# start of Data for processing

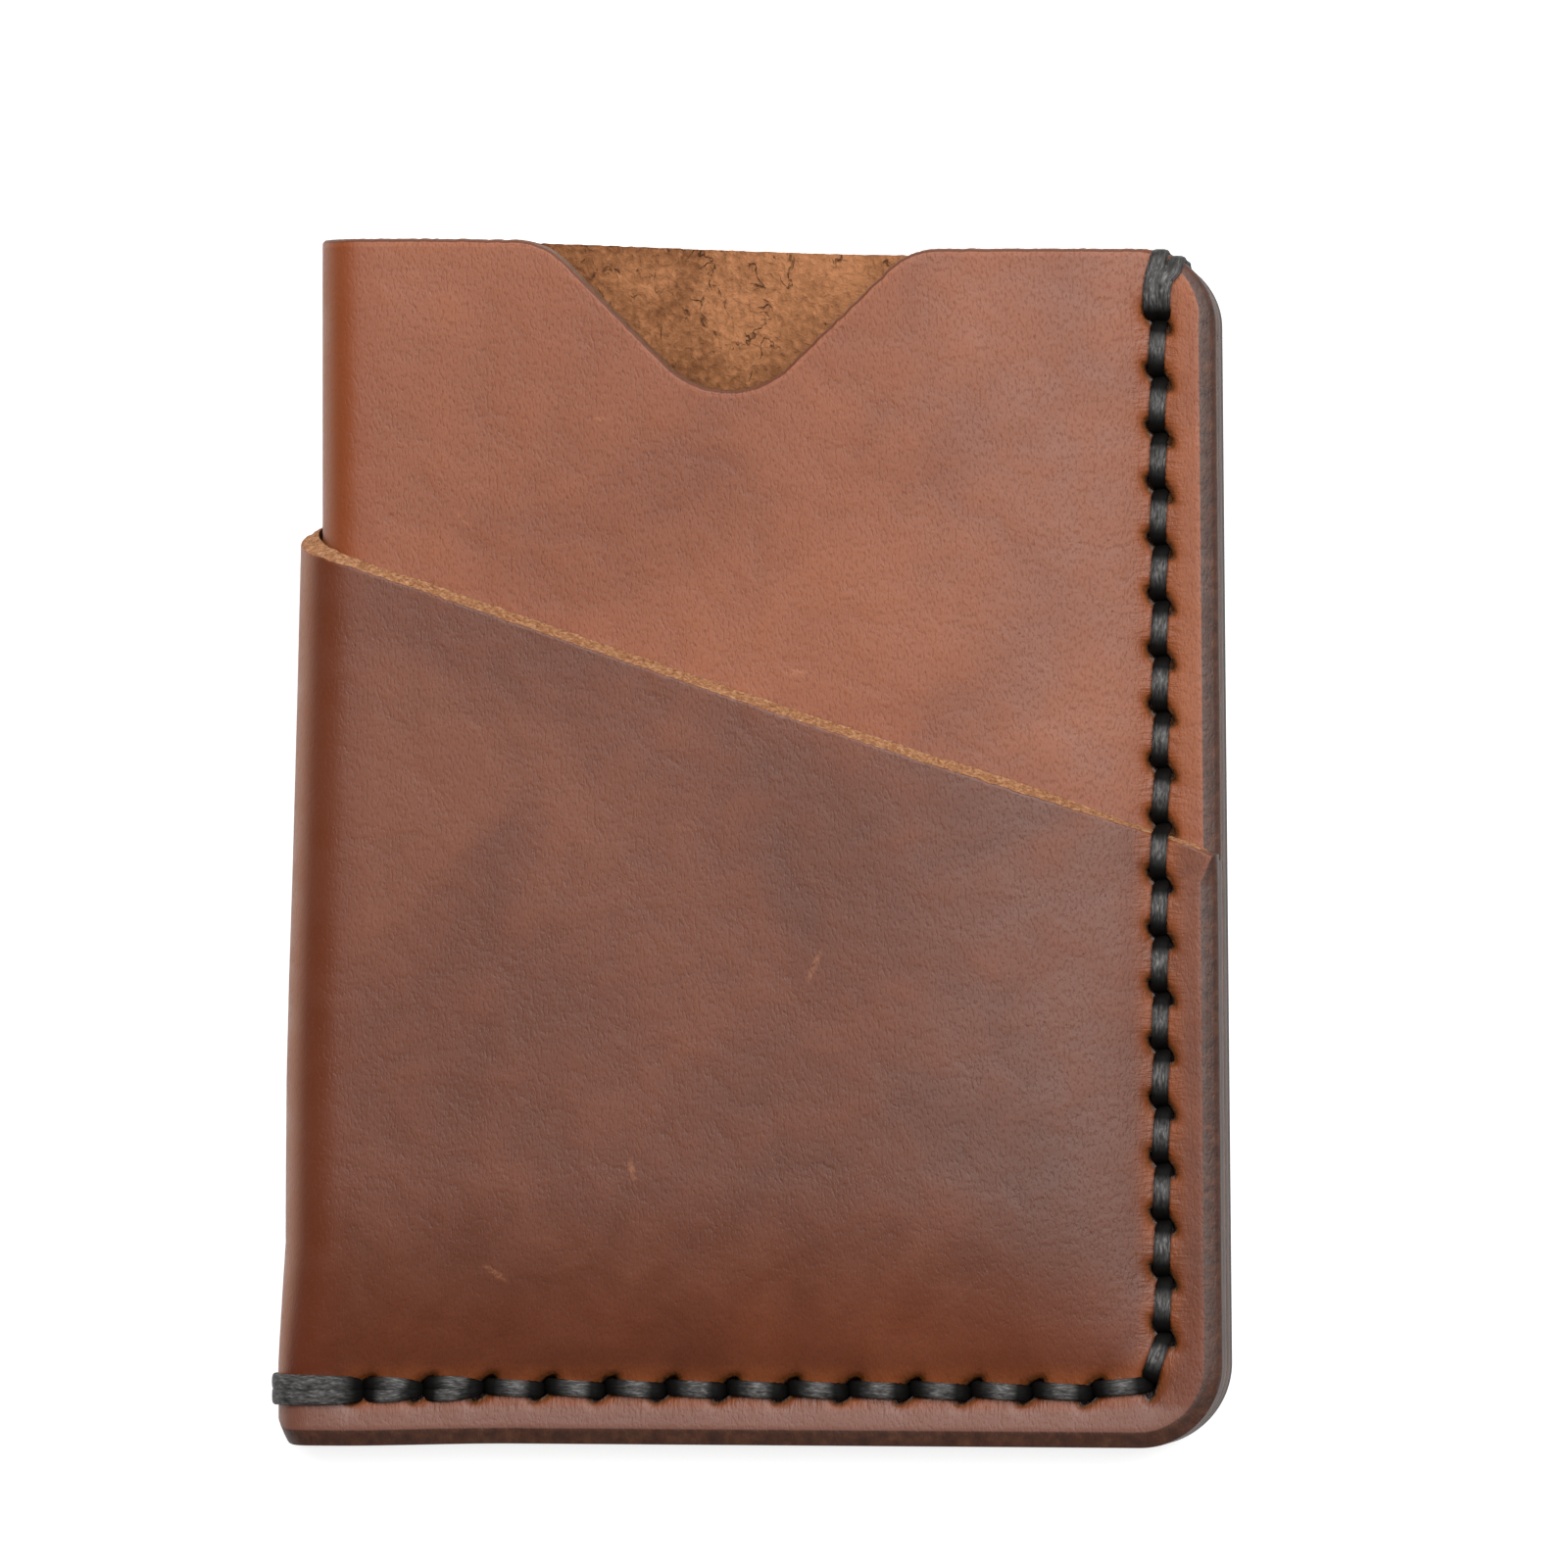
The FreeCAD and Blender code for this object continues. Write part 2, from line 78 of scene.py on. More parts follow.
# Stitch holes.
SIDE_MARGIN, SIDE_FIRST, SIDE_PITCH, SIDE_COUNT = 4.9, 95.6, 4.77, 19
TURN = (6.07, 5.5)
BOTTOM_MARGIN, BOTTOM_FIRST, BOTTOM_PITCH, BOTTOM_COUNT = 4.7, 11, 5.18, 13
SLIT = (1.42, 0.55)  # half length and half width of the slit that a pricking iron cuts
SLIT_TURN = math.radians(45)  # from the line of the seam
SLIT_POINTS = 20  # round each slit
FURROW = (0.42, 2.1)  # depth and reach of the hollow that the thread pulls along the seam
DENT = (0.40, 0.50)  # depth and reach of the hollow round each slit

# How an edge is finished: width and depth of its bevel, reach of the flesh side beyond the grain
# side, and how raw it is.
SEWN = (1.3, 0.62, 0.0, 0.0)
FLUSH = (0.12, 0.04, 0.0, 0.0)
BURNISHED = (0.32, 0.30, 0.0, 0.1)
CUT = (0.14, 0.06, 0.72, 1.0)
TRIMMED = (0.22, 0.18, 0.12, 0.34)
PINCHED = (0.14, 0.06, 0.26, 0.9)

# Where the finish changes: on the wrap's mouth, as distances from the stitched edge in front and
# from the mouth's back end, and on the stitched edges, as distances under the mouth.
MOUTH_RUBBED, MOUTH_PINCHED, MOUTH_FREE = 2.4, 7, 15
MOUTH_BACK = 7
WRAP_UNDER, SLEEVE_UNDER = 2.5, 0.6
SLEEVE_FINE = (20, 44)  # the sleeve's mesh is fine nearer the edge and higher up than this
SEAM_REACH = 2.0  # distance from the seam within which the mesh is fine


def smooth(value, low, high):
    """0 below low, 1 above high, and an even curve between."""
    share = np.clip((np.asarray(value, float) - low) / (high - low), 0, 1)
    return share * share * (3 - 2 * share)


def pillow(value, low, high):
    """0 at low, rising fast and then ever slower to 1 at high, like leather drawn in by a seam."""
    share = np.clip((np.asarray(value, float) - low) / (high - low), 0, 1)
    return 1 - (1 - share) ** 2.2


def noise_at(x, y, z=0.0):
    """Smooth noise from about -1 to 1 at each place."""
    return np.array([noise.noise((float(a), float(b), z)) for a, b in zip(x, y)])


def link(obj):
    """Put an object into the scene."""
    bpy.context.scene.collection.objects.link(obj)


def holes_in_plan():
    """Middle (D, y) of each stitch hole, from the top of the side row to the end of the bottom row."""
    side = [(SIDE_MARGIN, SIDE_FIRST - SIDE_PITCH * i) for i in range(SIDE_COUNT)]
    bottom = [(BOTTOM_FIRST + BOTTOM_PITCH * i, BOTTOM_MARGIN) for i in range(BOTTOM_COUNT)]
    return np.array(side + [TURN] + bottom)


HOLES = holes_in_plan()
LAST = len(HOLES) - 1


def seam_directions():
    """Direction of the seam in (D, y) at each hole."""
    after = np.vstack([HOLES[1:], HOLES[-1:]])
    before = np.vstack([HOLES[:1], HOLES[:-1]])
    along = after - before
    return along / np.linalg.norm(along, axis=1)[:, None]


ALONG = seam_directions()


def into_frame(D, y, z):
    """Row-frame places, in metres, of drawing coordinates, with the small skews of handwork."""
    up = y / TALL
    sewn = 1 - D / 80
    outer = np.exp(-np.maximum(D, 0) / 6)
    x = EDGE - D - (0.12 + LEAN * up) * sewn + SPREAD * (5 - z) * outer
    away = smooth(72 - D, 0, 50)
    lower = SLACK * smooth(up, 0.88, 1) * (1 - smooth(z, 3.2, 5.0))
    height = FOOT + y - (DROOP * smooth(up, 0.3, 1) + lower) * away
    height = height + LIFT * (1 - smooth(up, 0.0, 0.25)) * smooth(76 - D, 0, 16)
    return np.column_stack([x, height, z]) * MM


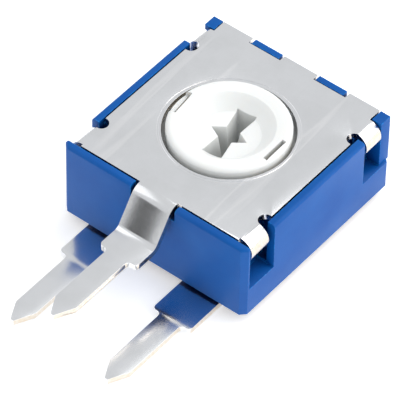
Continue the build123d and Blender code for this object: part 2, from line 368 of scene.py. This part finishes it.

# end of Data for processing

### What needs to be done
Reproduce verbatim the range of lines that opens the records and closes with the line containing "return share * share * (3 - 2 * share)". Omit everything after it.

### Answer for this exercise
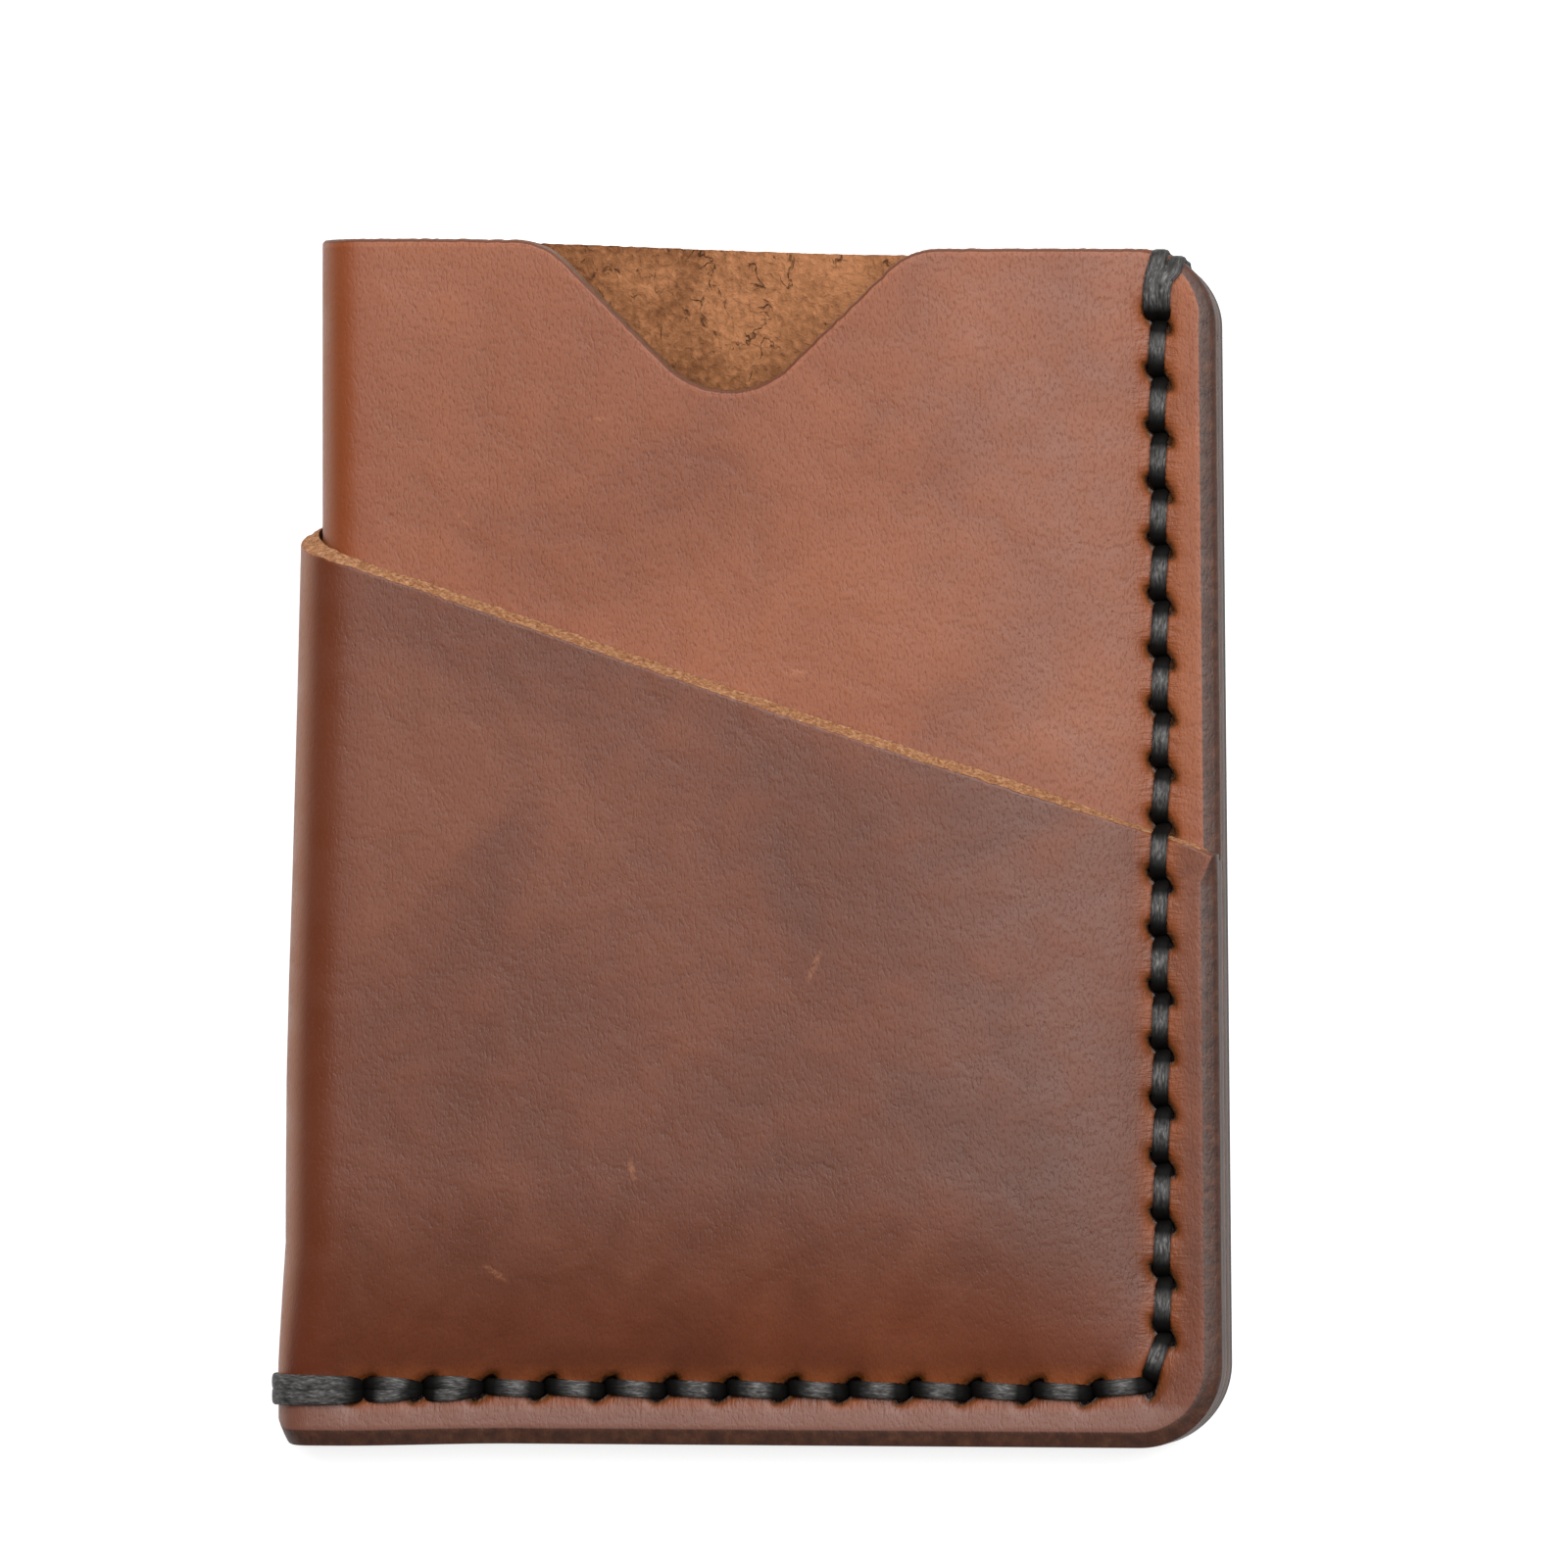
The FreeCAD and Blender code for this object continues. Write part 2, from line 78 of scene.py on. More parts follow.
# Stitch holes.
SIDE_MARGIN, SIDE_FIRST, SIDE_PITCH, SIDE_COUNT = 4.9, 95.6, 4.77, 19
TURN = (6.07, 5.5)
BOTTOM_MARGIN, BOTTOM_FIRST, BOTTOM_PITCH, BOTTOM_COUNT = 4.7, 11, 5.18, 13
SLIT = (1.42, 0.55)  # half length and half width of the slit that a pricking iron cuts
SLIT_TURN = math.radians(45)  # from the line of the seam
SLIT_POINTS = 20  # round each slit
FURROW = (0.42, 2.1)  # depth and reach of the hollow that the thread pulls along the seam
DENT = (0.40, 0.50)  # depth and reach of the hollow round each slit

# How an edge is finished: width and depth of its bevel, reach of the flesh side beyond the grain
# side, and how raw it is.
SEWN = (1.3, 0.62, 0.0, 0.0)
FLUSH = (0.12, 0.04, 0.0, 0.0)
BURNISHED = (0.32, 0.30, 0.0, 0.1)
CUT = (0.14, 0.06, 0.72, 1.0)
TRIMMED = (0.22, 0.18, 0.12, 0.34)
PINCHED = (0.14, 0.06, 0.26, 0.9)

# Where the finish changes: on the wrap's mouth, as distances from the stitched edge in front and
# from the mouth's back end, and on the stitched edges, as distances under the mouth.
MOUTH_RUBBED, MOUTH_PINCHED, MOUTH_FREE = 2.4, 7, 15
MOUTH_BACK = 7
WRAP_UNDER, SLEEVE_UNDER = 2.5, 0.6
SLEEVE_FINE = (20, 44)  # the sleeve's mesh is fine nearer the edge and higher up than this
SEAM_REACH = 2.0  # distance from the seam within which the mesh is fine


def smooth(value, low, high):
    """0 below low, 1 above high, and an even curve between."""
    share = np.clip((np.asarray(value, float) - low) / (high - low), 0, 1)
    return share * share * (3 - 2 * share)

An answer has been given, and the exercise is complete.